Consumer groups across the country have launched a full-scale counterattack against the proposals.

"This agency will simply make sure costs and risks are presented clearly, so each of us can make smart financial choices,” says Ruth Susswein of Consumer Action.“Why should this be so threatening?”

“A vote to roll back this consumer protection bureau is a vote for the kind of predatory lending that got us in this mess and cost taxpayers so much,” says Kathleen Day with the Center for Responsible Lending.“It will make the recovery take longer, and we will end up with another bubble and bust.”

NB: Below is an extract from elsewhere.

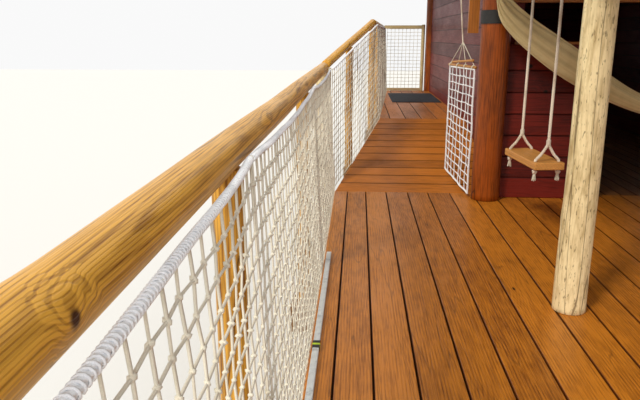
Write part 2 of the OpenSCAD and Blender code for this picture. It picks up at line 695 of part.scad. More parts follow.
// Along the span from 0 at the gathered end to 1 in the middle: fall, height and fullness
hammock_line = [
    [0.000, 0.00, 70, 50], [0.022, 0.135, 240, 84], [0.080, 0.264, 282, 100], [0.182, 0.405, 318, 120],
    [0.298, 0.535, 344, 135], [0.400, 0.64, 330, 145], [0.562, 0.805, 238, 150], [0.718, 0.92, 180, 160],
    [1.00, 1.00, 172, 170]];
end_gap = 60;
end_front = dark_y - dark_post_d / 2 - end_gap;
function hammock_z(f) = D + mix(hammock_end, hammock_low + 85, f);
module hammock_slice(k) translate([hammock_x + hammock_line[k][0] * half_span,
        mix(end_front, hammock_y, min(1, 3 * hammock_line[k][0])), hammock_z(hammock_line[k][1])])
    scale([0.03, hammock_line[k][3] / 200, hammock_line[k][2] / 200]) sphere(r = 100, $fn = 16);
module hammock() color("#c9b98f") centred() both_sides()
    for (k = [0:len(hammock_line) - 2]) hull() {
        hammock_slice(k);
        hammock_slice(k + 1);
    }
ring_r = 11.5;
ring_rise = 40;
cord_gap = 0.9;
module hammock_cords() color("#d8ccb0") centred() both_sides() {
    translate([dark_x, dark_y, D + hammock_end + ring_rise]) rotate_extrude()
        translate([dark_post_d / 2 + ring_r + 0.5, 0]) circle(r = ring_r);
    end_y = end_front + hammock_line[0][3] / 2 + cord_gap;
    difference() {
        rod([hammock_x, dark_y - sqrt(pow(dark_post_d / 2 + ring_r, 2) - pow(hammock_out, 2)),
            D + hammock_end + ring_rise], [hammock_x, end_y - 7, D + hammock_end - 7], ring_r - 1.5);
        box([hammock_x - 50, end_y - 100, D + hammock_end - 100], [100, 100, 200]);
    }
}
strap_t = 5;
strap_low = 1610;
strap_z = D + strap_low;
strap_h = 115;
module post_straps() color("#15130f") centred() both_sides() difference() {
    post(dark_x, dark_y, strap_z, strap_z + strap_h, dark_post_d + 2 * strap_t);
    post(dark_x, dark_y, strap_z - 10, strap_z + strap_h + 10, dark_post_d);
    box([wall_left - front_lap, wall_front, D], [1000, wall_t, 3000]);
}
// Boards hung on the outside of the eaves beams, just behind the dark posts
board_w = 95;
board_t = 40;
board_low = 1530;
board_back = 165;
module eaves_boards() color("#b5702e") centred() both_sides()
    box([post_x - beam_w / 2 - board_w, dark_y + board_back, D + board_low],
        [board_w, board_t, eaves_h + beam_h - 30 - board_low]);

// Hanging side net
side_a = [dark_x - 158, dark_y + 60];
side_b = [dark_x - 290, dark_y + 710];
side_net_h = 1225;
side_top = D + side_net_h;
stick_r = 14;
module side_net() color("#ece8dc") centred() patch_net(
    [side_a[0], side_a[1], D + 35], [side_b[0], side_b[1], D + 150],
    [side_a[0], side_a[1], side_top - stick_r - net_cord / 2],
    [side_b[0], side_b[1], side_top - stick_r - net_cord / 2], 6, 12, false);
apex_x = dark_x - 230;
hook_x = dark_x - 315;
side_apex = [apex_x, anchor_y, side_top + 227];
stick_dir = (side_b - side_a) / norm(side_b - side_a);
stick_out = 32 * stick_dir;
module side_net_sticks() color("#d3ad70") centred() rod(
    [side_a[0] - stick_out[0], side_a[1] - stick_out[1], side_top],
    [side_b[0] + stick_out[0], side_b[1] + stick_out[1], side_top], stick_r);
module side_net_cords() color("#cfc8b4") centred() {
    for (t = [0.04, 0.35, 0.65, 0.96]) {
        c = mix(side_a, side_b, t);
        p = [c[0], c[1], side_top];
        dir = [stick_dir[0], stick_dir[1], 0];
        difference() {
            union() {
                rod(p - 7 * dir, p + 7 * dir, stick_r + 6, 12);
                rod(p + [0, 0, stick_r + 4], side_apex, 5, 8);
            }
            rod(p - 40 * dir, p + 40 * dir, stick_r + 0.8);
            box([p[0] - 60, p[1] - 60, side_top - 60], [120, 120, 56]);
        }
    }
    rod(side_apex, [hook_x, anchor_y, under_z(hook_x) - 4], 8, 8);
}

stilts();
stilt_braces();
bearers();
joists();
rim_boards();
ramp_boards();
terrace_deck();
cabin_floor();
ramp_deck();
landing_deck();
landing_mat();
edge_trunking();
handrail_terrace();
handrail_slope();
handrail_right();
rail_posts();
corner_post();
terrace_net();
right_net();
front_net();
ramp_net();
landing_net();
landing_end_frame();
log_post();
porch_posts();
dark_posts();
eaves_beams();
cross_beams();
swing_beam();
front_wall_left();
front_wall_right();
front_gable();
back_wall();
left_wall();
right_wall();
rafters();
ridge_beam();
roof_left();
roof_right();
swing_hangers();
swing_ropes();
swing_seat();
hammock();
hammock_cords();
post_straps();
eaves_boards();
side_net();
side_net_sticks();
side_net_cords();
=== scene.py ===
"""Boards, logs, knotted nets, swing and hammock of a tree house on log stilts.

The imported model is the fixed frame. Plan places are in millimetres, as a builder reads them off a plan, and
`at` turns them into metres in the frame's own coordinates. Sizes of boards, logs and cords are in metres.
"""

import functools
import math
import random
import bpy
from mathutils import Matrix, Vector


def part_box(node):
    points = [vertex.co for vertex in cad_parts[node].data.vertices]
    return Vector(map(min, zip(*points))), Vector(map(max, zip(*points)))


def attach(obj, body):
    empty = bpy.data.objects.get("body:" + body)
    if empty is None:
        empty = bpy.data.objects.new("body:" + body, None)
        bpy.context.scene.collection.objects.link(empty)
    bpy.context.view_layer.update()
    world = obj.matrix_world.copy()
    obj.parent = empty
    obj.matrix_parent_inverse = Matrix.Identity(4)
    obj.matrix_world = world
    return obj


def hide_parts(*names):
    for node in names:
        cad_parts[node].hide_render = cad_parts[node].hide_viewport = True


bl_info = {
    "name": "Tree house",
    "version": (1, 0, 0),
    "blender": (4, 5, 0),
    "location": "View3D > Sidebar > Tree house",
    "description": "Boards, logs, knotted nets, swing and hammock of a raised timber tree house",
    "category": "Add Mesh",
}

import types

import bmesh
import bpy
from bpy.props import FloatProperty, FloatVectorProperty, IntProperty, PointerProperty
from mathutils import Matrix, Vector, noise

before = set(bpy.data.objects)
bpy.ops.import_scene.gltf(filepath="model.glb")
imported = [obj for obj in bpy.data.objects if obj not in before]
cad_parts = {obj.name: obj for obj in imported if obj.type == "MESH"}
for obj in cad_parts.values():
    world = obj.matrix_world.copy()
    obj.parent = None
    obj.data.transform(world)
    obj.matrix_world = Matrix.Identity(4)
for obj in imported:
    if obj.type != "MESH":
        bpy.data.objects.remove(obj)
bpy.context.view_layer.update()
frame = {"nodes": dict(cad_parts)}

# Places on the plan, in millimetres
DECK, LANDING = 2400.0, 2862.0
DECK_LEFT, DECK_RIGHT, DECK_FRONT = -220.0, 4950.0, -750.0
RAMP_START, RAMP_MID, RAMP_END = 6110.0, 7187.5, 8265.0
RAMP_RISE = (LANDING - DECK) / (RAMP_END - RAMP_START)
EDGE_RAMP_END, EDGE_BACK = 282.0, 570.0
WALL_LEFT, WALL_RIGHT, WALL_BACK = 1380.0, 4540.0, 12750.0
RIDGE_X = 2960.0
RAIL_OUT, RAIL_Z, RAIL_END_Z = 120.0, 3609.0, LANDING + 1209.0
RAIL_LEFT, RAIL_RIGHT, RAIL_FRONT = DECK_LEFT - RAIL_OUT, DECK_RIGHT + RAIL_OUT, DECK_FRONT - RAIL_OUT
ROWS = (-640.0, 1589.84, 3874.4, 6200.0)
LAND_ROWS = (8350.0, 9766.67, 11183.33, 12600.0)
FRONT_BAY = 1260.0
DECK_SEAMS, DECK_BOARD, CABIN_BOARD = (-94.0, 87.0, 288.0, 500.0, 698.0, 912.0, 1132.0), 204.0, 150.0
POST_TOP = 4700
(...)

“Consumers are still dealing with financial tricks and traps even after Congress passed financial reform last year,” notes Travis Plunkett, legislative director at the Consumer Federation of America.“So we need a consumer protection bureau more than ever, to provide a cop on the beat to help consumers.”

Consumer advocates are also taking on the financial institutions that want the CFPB weakened.

“The banks do not want a regulator that is truly independent and has only one job, protecting consumers,” says Ed Mierzwinski, consumer program director at U.S. PIRG.

Elizabeth Warren in her own words

“Businesses that are playing by the rules and being fair to customers will benefit from the work that the bureau will do,” says Sally Greenberg, executive director of the National Consumers League.“Anybody who is trying to pull a fast one is not going to do so well, and that’s as it should be,” she says.

“Reputable banks and reputable business people have absolutely nothing to fear from this agency,” says Ellen Bloom with Consumers Union,the publisher of Consumer Reports. “We just want to give the consumer an even shot and get back to clarity and simplicity and make things less confusing for them.”

People are confused. Consumer Reports conducted a national poll about financial services last year. An overwhelming majority (84 percent) of those responding said they had applied for a loan or credit card in the last 12 months and had some difficulty in understanding the terms of what they were signing.

The CFPB wants the new standard to be: a simple and straightforward presentation of information that tells people the true cost of financial products and what the risks are.

Just last week the agency proposed simplified mortgage disclosure forms. These prototypes are shorter and easier to understand than forms given to potential borrowers now.

Warren says a clear and simple disclosure form will help people decide if they can afford the loan and make it easier for them to shop around for a better deal.

The CFPB wants consumers and lenders to comment about these disclosure forms on its website.

Solving problems
The Consumer Financial Protection Bureau plans to set up a system to accept consumer complaints and publish them on its website. The Consumer Product Safety Commission and the National Highway Traffic Safety Administration have similar complaint databases.

The CFPB would use this information to answer questions, try to help people solve their problems and use the complaints to take action against those who are not following the law.

“One of the beauties of this agency is that you will not just send in your complaint and hope that someday the agency will sue a company for its wrongdoing,” notes Ruth Susswein with Consumer Action. “It actually has to respond to consumer complaints. It has to interact with people and not just collect complaints and that will be huge.”

My two cents
The last Congress created this agency and the new Congress needs to give it a chance. I’d ask lawmakers to consider the words of Jamie Dimon, chairman and CEO of JP Morgan Chase. In his April report to shareholders Dimon wrote, “Strong regulatory standards, adequate review of new products and transparency to consumers all are good things.”